At the behest of her new doctor, Dr. George Waggner (Patrick Macnee), Karen leaves town with her husband for the doctor’s retreat where they’ll stay with his ‘colony’. Once there, things get weird, as you’d imagine. And the inhabitants probably aren’t all that they seem.
The Dr. George Waggner character is named for the director of 1941’s The Wolfman. The first of countless winks to horror fans, and nods to forbearers for which The Howling has always been exalted. It’s funny to me that what is probably the most meta, post modern werewolf film, is over 30 years old... It’s time for the next great werewolf movie, folks!
An obvious requisite if you’re going to be considered the greatest werewolf movie of all time, is a kick-ass transformation scene. And The Howling touts one of the best. I think the Academy Award-winning transformation effects by Rick Baker in An American Werewolf In London are more visceral, and impressive overall, but I’d argue the transformation of Robert Picordo at the hands of Rick Bottin, is more frightening. If for no other reason than the fact of who’s changing - a serial killer in The Howling versus a college dude in AWIL.

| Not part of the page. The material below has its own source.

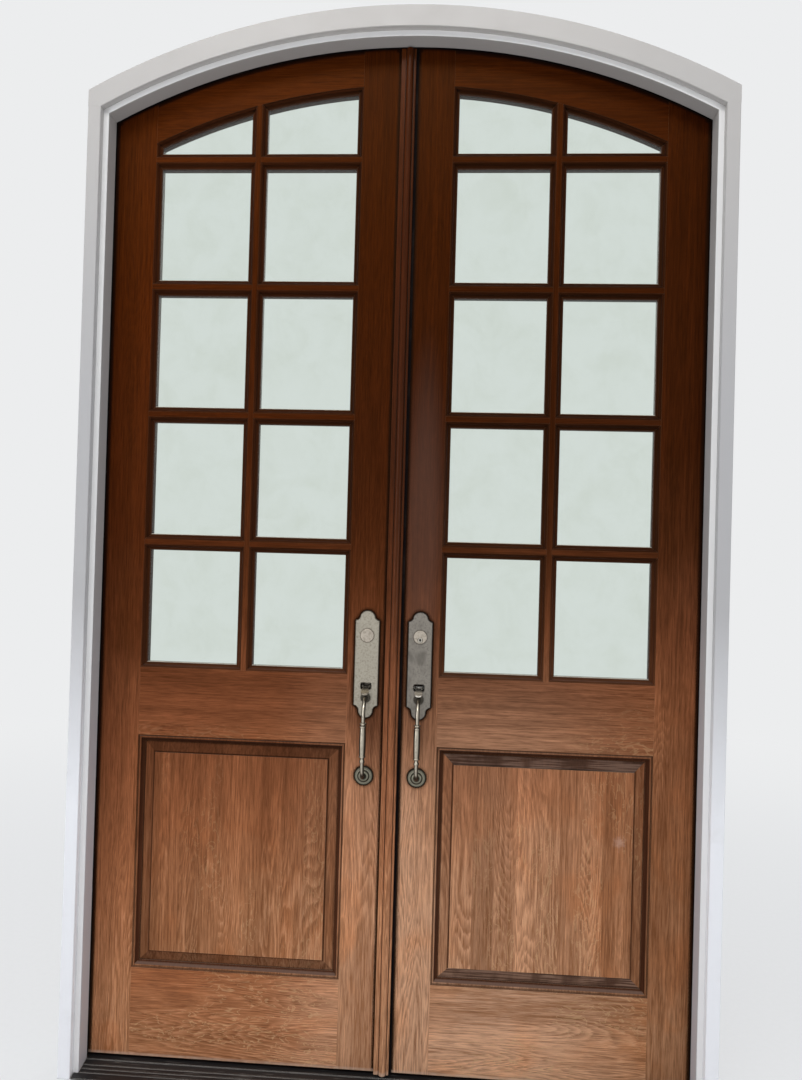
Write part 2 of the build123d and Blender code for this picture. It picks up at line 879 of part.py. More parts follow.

The story goes that years before An Americam Werewolf In London got off the ground, writter /director John Landis told a 20-year-old Rick Baker about the project, and Baker was intrigued. Baker would imagine possible creature designs while he worked on It’s Alive and King Kong in ‘74 and ‘76 respectively. Fast-forward 5 years and Baker is the lead effects supervisor on The Howling when he gets the call from Landis: An American Werewolf In London is a go. From there, you know the story - Baker chose to leave The Howling, and Rob Bottin, Baker’s former apprentice who had worked with Dante on Piranha (1976), stepped in. Though Bottin’s werewolf work beat Baker’s to theatres, Baker would go on to win the inaugural Oscar for Best Make-Up & Hairstyling for AWIL. And Bottin would go on to nearly die of exhaustion working on John Carpenter’s The Thing (1982) the following year.
I have to give John Landis a lot credit. Not only did he write AWIL at the tender age of 19, and poach the most celebrated make-up effects artist of all time, but he also really championed the idea of a quadrupedal werewolf design. You see, Baker wanted the creature in AWIL to be a two-legged werewolf like the ones he designed for The Howling. But Landis wanted his werewolf to be more of a hell hound, and that’s what he eventually got. It really makes you wonder what the films would’ve been like if Baker stayed on The Howling. Could anyone but Baker have actually brought Landis’s vision to life? And what would Baker’s bipedal design have looked like? - Maybe Michael Jackson’s Thriller video is an clue.
I always found Bottin’s creature design most frightening in mid-transformation. I’ve heard more than a few people say they think the fully formed werewolves were undone by their antenna ears. And I wonder how much of Baker’s design lingered - He did retain credit as an effects consultant. So, these truly are The Dueling Werewolf Films Of ‘81. And credit where it’s due to Bottin, who’s amazing work surely couldn’t have been showcased at a worse time.
One of the biggest problems I had with John Sayles script was his decision to make Karen a news anchor. As mentioned, Steven Speilberg was a fan of Dante’s work on The Howling, and would even cast Dee Wallace to play Mary in E.T. (1982). I read a story in Blake Snyder’s screenwriting book Save The Cat about Steven Speilberg and the lesson he learned on E.T. about keeping the media out of your story. Apparently a draft of Mellisa Mathison’s script had the media discovering The Extraterrestrial, but they eventually realized bringing the media into the story took the heft out of the secret - that the secret didn't have the same gravitas once the characters were no longer alone with it. So, I wonder what Speilberg thought of the final scene in The Howling, because I think this soft rule of storytelling applies doubly so to horror movies.
The final scene in of this movie is the stuff of 80’s horror movie legend, and an example of what happens when you ignore your instincts and listen to a test audience. Dante never intended to show Karen as a werewolf, but the test audience begged for it. Dee Wallace was concerned about the creature’s appearance and asked that it have some ‘vulnerability’ (read cuteness). The result was a ‘pretty’, blonde werewolf-hand puppet that had horror fans jeering and throwing popcorn at the screen.
If nothing else, the ending is wonderfully bizarre. As are both the major werewolf films of 1981. Both considered to be the very best, yet strangely unlike all other werewolf films, and each other. I think more than almost any sub-genre of horror films, werewolf movies are the least uniform in tone, theme, structure etc. In short, they’re the genre least like a genre. They range from slow period pieces, to post modern social commentaries, to straight-up slasher flicks, more than say, zombies films. Unfortunately, we don’t necessarily have the finest canon of films, but I’m holding out hope there’s more great werewolf movies to come. And Joe Dante has certainly given us one in The Howling. It seems implausible that my favorite film of a director’s wouldn’t be the werewolf one - but I was obsessed with Gremlins for the first ten years of my life. Even though I prefer Gremlins as a film, werewolf fans will most likely consider The Howling to be Dante’s ‘peak’.
My name is Vance, you guys have been great!